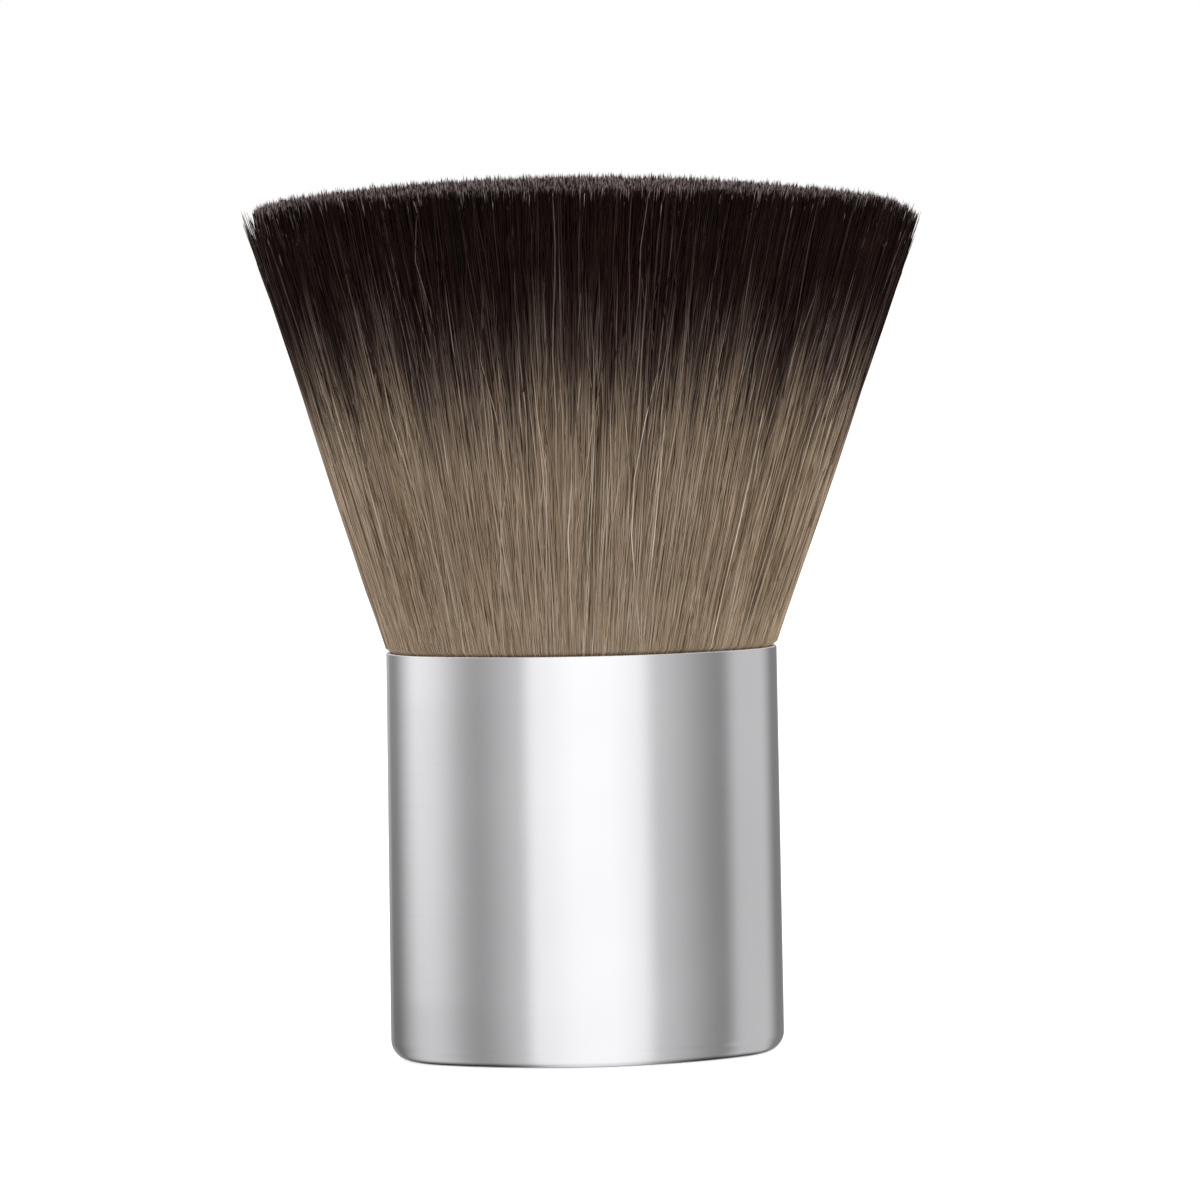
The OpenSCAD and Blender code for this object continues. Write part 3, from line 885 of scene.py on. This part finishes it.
def make_floor():
    """A pale floor that takes the brush's soft shadow, with white all round it."""
    corners = np.array([[-1, -1, 0], [1, -1, 0], [1, 1, 0], [-1, 1, 0]]) * FLOOR_HALF
    floor = make_mesh("studio_floor", corners, np.array([[0, 1, 2, 3]]), np.zeros((0, 3), int))
    mat, tree, shader = node_material("studio_floor")
    noise = add(tree, "TexNoise", Scale=3.0)
    colour = ramp_node(tree, noise.outputs["Fac"], [(0.0, "fcfcfc"), (1.0, "ffffff")])
    tree.links.new(colour, shader.inputs["Base Color"])
    shader.inputs["Roughness"].default_value = 0.9
    shader.inputs["Specular IOR Level"].default_value = 0.0
    shader.inputs["Emission Color"].default_value = (1, 1, 1, 1)
    glow = math_node(tree, "MULTIPLY", background_rays(tree), FLOOR_GLOW)
    tree.links.new(glow, shader.inputs["Emission Strength"])
    floor.data.materials.append(mat)
    floor.visible_glossy = False


make_floor()


def make_world():
    """A plain white surround, which lights softly."""
    world = bpy.data.worlds.new("studio")
    bpy.context.scene.world = world
    world.use_nodes = True
    tree = world.node_tree
    back = tree.nodes["Background"]
    level = ranged(tree, background_rays(tree), to_low=SKY_LIGHT)
    tree.links.new(level, back.inputs["Strength"])
    back.inputs["Color"].default_value = (1, 1, 1, 1)


make_world()


def soft_box(name, place, aim_z, side, watts, colour=(1, 1, 1)):
    """A square lamp that points at a height on the brush and stays out of reflections."""
    lamp = bpy.data.lights.new(name, "AREA")
    lamp.size = side
    lamp.energy = watts
    lamp.color = colour
    ob = bpy.data.objects.new(name, lamp)
    bpy.context.scene.collection.objects.link(ob)
    ob.location = place
    ob.rotation_euler = (Vector((0, 0, aim_z)) - Vector(place)).to_track_quat("-Z", "Y").to_euler()
    ob.visible_glossy = False
    ob.visible_camera = False


COOL = (0.94, 0.95, 1.0)
soft_box("key_soft_box", (-0.6, -0.6, 0.5), 0.045, 0.5, 1.8, COOL)
soft_box("fill_soft_box", (0.7, -0.5, 0.35), 0.045, 0.5, 1.8)
soft_box("back_soft_box", (0.1, 0.8, 0.6), 0.045, 0.6, 1.2)
soft_box("left_edge_soft_box", (-0.6, 0.3, 0.12), 0.055, 0.4, 1.8, COOL)
soft_box("right_edge_soft_box", (0.6, 0.25, 0.12), 0.055, 0.4, 2.2)

# The camera stands where the photograph's did

CAMERA_DISTANCE = 0.5295
CAMERA_HEIGHT = 66 * MM
AIM_HEIGHT = 36.33 * MM
AIM_RIGHT = 1.51 * MM
ROLL = -0.016
LENS = 200
SENSOR = 36


def place_camera():
    """The camera, aimed a little to the right of the brush's axis and rolled."""
    rightward = Vector((math.cos(CAMERA_AZIMUTH), math.sin(CAMERA_AZIMUTH), 0))
    toward = Vector((math.sin(CAMERA_AZIMUTH), -math.cos(CAMERA_AZIMUTH), 0))
    aim = rightward * AIM_RIGHT + Vector((0, 0, AIM_HEIGHT))
    place = aim + toward * CAMERA_DISTANCE
    place.z = CAMERA_HEIGHT
    lens = bpy.data.cameras.new("camera")
    lens.lens = LENS
    lens.sensor_width = SENSOR
    camera = bpy.data.objects.new("camera", lens)
    bpy.context.scene.collection.objects.link(camera)
    turn = (aim - place).to_track_quat("-Z", "Y").to_matrix() @ Matrix.Rotation(ROLL, 3, "Z")
    camera.matrix_world = Matrix.Translation(place) @ turn.to_4x4()
    bpy.context.scene.camera = camera


place_camera()
bpy.context.scene.view_settings.view_transform = "Standard"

+ + + + + + +

▶ [TASK OBJECTIVE]: Word for word, write out the data.

▶ [WRITTEN ANSWER]:
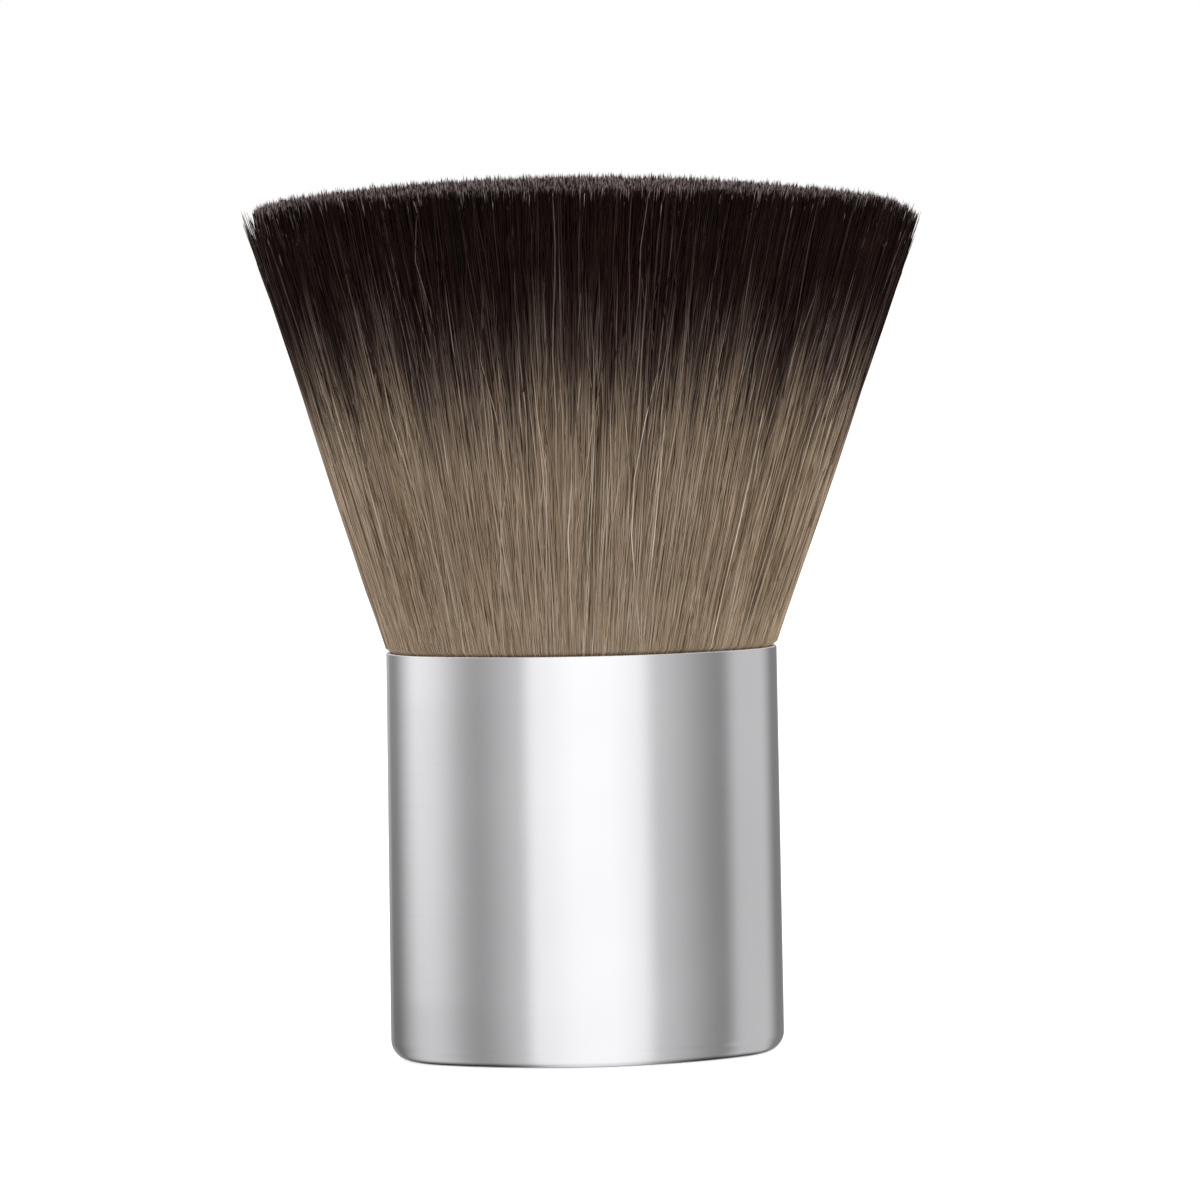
The OpenSCAD and Blender code for this object continues. Write part 3, from line 885 of scene.py on. This part finishes it.
def make_floor():
    """A pale floor that takes the brush's soft shadow, with white all round it."""
    corners = np.array([[-1, -1, 0], [1, -1, 0], [1, 1, 0], [-1, 1, 0]]) * FLOOR_HALF
    floor = make_mesh("studio_floor", corners, np.array([[0, 1, 2, 3]]), np.zeros((0, 3), int))
    mat, tree, shader = node_material("studio_floor")
    noise = add(tree, "TexNoise", Scale=3.0)
    colour = ramp_node(tree, noise.outputs["Fac"], [(0.0, "fcfcfc"), (1.0, "ffffff")])
    tree.links.new(colour, shader.inputs["Base Color"])
    shader.inputs["Roughness"].default_value = 0.9
    shader.inputs["Specular IOR Level"].default_value = 0.0
    shader.inputs["Emission Color"].default_value = (1, 1, 1, 1)
    glow = math_node(tree, "MULTIPLY", background_rays(tree), FLOOR_GLOW)
    tree.links.new(glow, shader.inputs["Emission Strength"])
    floor.data.materials.append(mat)
    floor.visible_glossy = False


make_floor()


def make_world():
    """A plain white surround, which lights softly."""
    world = bpy.data.worlds.new("studio")
    bpy.context.scene.world = world
    world.use_nodes = True
    tree = world.node_tree
    back = tree.nodes["Background"]
    level = ranged(tree, background_rays(tree), to_low=SKY_LIGHT)
    tree.links.new(level, back.inputs["Strength"])
    back.inputs["Color"].default_value = (1, 1, 1, 1)


make_world()


def soft_box(name, place, aim_z, side, watts, colour=(1, 1, 1)):
    """A square lamp that points at a height on the brush and stays out of reflections."""
    lamp = bpy.data.lights.new(name, "AREA")
    lamp.size = side
    lamp.energy = watts
    lamp.color = colour
    ob = bpy.data.objects.new(name, lamp)
    bpy.context.scene.collection.objects.link(ob)
    ob.location = place
    ob.rotation_euler = (Vector((0, 0, aim_z)) - Vector(place)).to_track_quat("-Z", "Y").to_euler()
    ob.visible_glossy = False
    ob.visible_camera = False


COOL = (0.94, 0.95, 1.0)
soft_box("key_soft_box", (-0.6, -0.6, 0.5), 0.045, 0.5, 1.8, COOL)
soft_box("fill_soft_box", (0.7, -0.5, 0.35), 0.045, 0.5, 1.8)
soft_box("back_soft_box", (0.1, 0.8, 0.6), 0.045, 0.6, 1.2)
soft_box("left_edge_soft_box", (-0.6, 0.3, 0.12), 0.055, 0.4, 1.8, COOL)
soft_box("right_edge_soft_box", (0.6, 0.25, 0.12), 0.055, 0.4, 2.2)

# The camera stands where the photograph's did

CAMERA_DISTANCE = 0.5295
CAMERA_HEIGHT = 66 * MM
AIM_HEIGHT = 36.33 * MM
AIM_RIGHT = 1.51 * MM
ROLL = -0.016
LENS = 200
SENSOR = 36


def place_camera():
    """The camera, aimed a little to the right of the brush's axis and rolled."""
    rightward = Vector((math.cos(CAMERA_AZIMUTH), math.sin(CAMERA_AZIMUTH), 0))
    toward = Vector((math.sin(CAMERA_AZIMUTH), -math.cos(CAMERA_AZIMUTH), 0))
    aim = rightward * AIM_RIGHT + Vector((0, 0, AIM_HEIGHT))
    place = aim + toward * CAMERA_DISTANCE
    place.z = CAMERA_HEIGHT
    lens = bpy.data.cameras.new("camera")
    lens.lens = LENS
    lens.sensor_width = SENSOR
    camera = bpy.data.objects.new("camera", lens)
    bpy.context.scene.collection.objects.link(camera)
    turn = (aim - place).to_track_quat("-Z", "Y").to_matrix() @ Matrix.Rotation(ROLL, 3, "Z")
    camera.matrix_world = Matrix.Translation(place) @ turn.to_4x4()
    bpy.context.scene.camera = camera


place_camera()
bpy.context.scene.view_settings.view_transform = "Standard"